Don FM
- Don FM logo as designed by Paul Griffin
- England;
- Broadcast area: London

Programming
- Format: Breakbeat hardcore, jungle, drum and bass

History
- First air date: November 1992 (Pirate) 28 August 1994 (RSL)
- Former frequencies: 105.7FM / 107.9FM (Pirate) 100.5FM (RSL)

= Don FM =

Don FM was a 1990s London pirate radio station, influential in the development of breakbeat hardcore, jungle and drum and bass music. It was the first jungle pirate station granted a temporary legal license.

Don first broadcast in November 1992 on the frequency of 105.7FM from Wandsworth, South West London, broadcasting mostly at the weekend, specialising in breakbeat hardcore and jungle but also playing house and garage on a Sunday. Its popularity grew throughout 1993, with the station promoting rave and club nights, selling merchandise, and distributing a magazine through London's specialist dance record shops.

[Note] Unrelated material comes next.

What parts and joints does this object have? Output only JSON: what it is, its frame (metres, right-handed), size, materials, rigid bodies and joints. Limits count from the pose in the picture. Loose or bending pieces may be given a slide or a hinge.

On 28 March 1994, Don ceased transmission to apply for a Restricted Service Licence. It was awarded this and transmitted legally for 4 weeks from 28 August 1994 on 100.5FM to London, and was the first pirate radio station of its genre to do so. Guest shows from big names in the jungle scene passed through including Bryan Gee (V Recordings), Ray Keith, and Stevie Hyper D.

Don FM then returned as a pirate on the frequency of 107.9FM in September 1995 and ran until April 1997, broadcasting again at the weekends playing predominantly drum and bass but also house and techno.

Well known DJs, MCs and artists who have appeared on Don include DJ Trace, DJ Twiz, Matt Cantor (The Freestylers), Mark Force (Bugz in the Attic), DJ Dee Kline, MC Hyperactive, Ed Rush, MC Ryme Tyme, DJ Kane, DJ Gunshot, NutE1, DJ Harmony, MC Stevie A, and Asad Rizvi. Record labels and shops also hosted shows on the station including Chemistry Records, Lucky Spin, and Rugged Vinyl.

In an interview with The Quietus, Nicholas Talbot of band Gravenhurst and IDM artist Mike Paradinas recall the station as a "pioneering radio station".